We take olive oil for granted, but it's important stuff. As usual, when I read the news, I got to  wondering. It comes from the Mediterranean area, but where did it originate? Are there still wild olive trees? What other interesting historic tidbits are there about  "liquid gold?" -- as Pliny the Elder was reputed to have called it.

It turns out that olives are native to the Near East, especially in the area of present-day Syria and Israel. The wild form is actually a shrub and it still grows wild in its native range. The olive was one of the first trees ever domesticated, and has been cultivated for at least 6,000 years.  the oil was probably first used for lamps. Later on, its value as an unguent, especially when perfumed, came into vogue. It was later still that olive oil was cultivated for its culinary usage. By the time of ancient Greece, it was a valuable food, and an important product of Crete, as evidenced by large numbers of presses and jars that have been found by archeologists. Cretan oil was shipped to Egypt and elsewhere.

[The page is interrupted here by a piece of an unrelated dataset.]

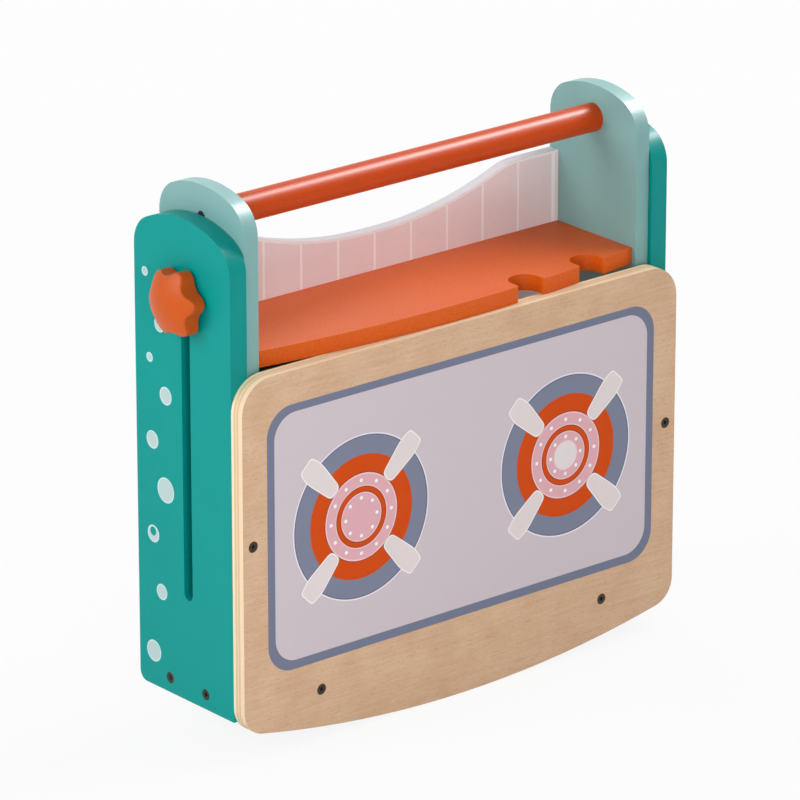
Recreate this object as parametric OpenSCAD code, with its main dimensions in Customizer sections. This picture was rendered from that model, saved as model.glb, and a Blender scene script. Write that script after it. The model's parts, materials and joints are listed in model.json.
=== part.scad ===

Pliny wrote "There are two liquids that are especially agreeable to the human body: wine inside and olive oil outside." In the 2nd Century, B.C., the Roman author, Cato wrote in his treatise on farming, about ripe olives being harvested by picking up from the ground after a "windfall" and the importance of washing off the leaves and manure before pressing for oil.

The Spaniards probably brought the first olive oil to North America, although English colonists were known to import it, as well, stimulating the Spanish olive oil industry. Franciscan monks planted the trees near their missions, and they soon realized that the trees did better in California than elsewhere in New Spain. Visitors to abandoned monasteries in California as late as the 1800's noted that the buildings were in ruins, but the olive trees were thriving.

These days, most US olives come from Northern California. Southern California is actually the prime climate, but land values from San Diego to north of Los Angeles have soared to the point that farmers were driven out of business.  In Northern California, olive tree farmers make much less than grape farmers, so the business is still endangered.

Personally, I think we should thank the California Olive Oil Council for their efforts to maintain high standards for such an important product. And I even think we should "Buy American" in this case, to help keep the California olive oil industry alive. We buy California wine - why not olive oil, too?

1 comment:

Alisa- Foodista said...

Hello Deb, this is a wonderful post. I saw something like this written here http://blogs.laweekly.com/squidink/food-news/extra-virgin-or-extra-crappy/ and I was also bothered about the quality of the olive oil in the market.Its a good thing that the standards will finally go into effect this October but I kinda wish it was sooner.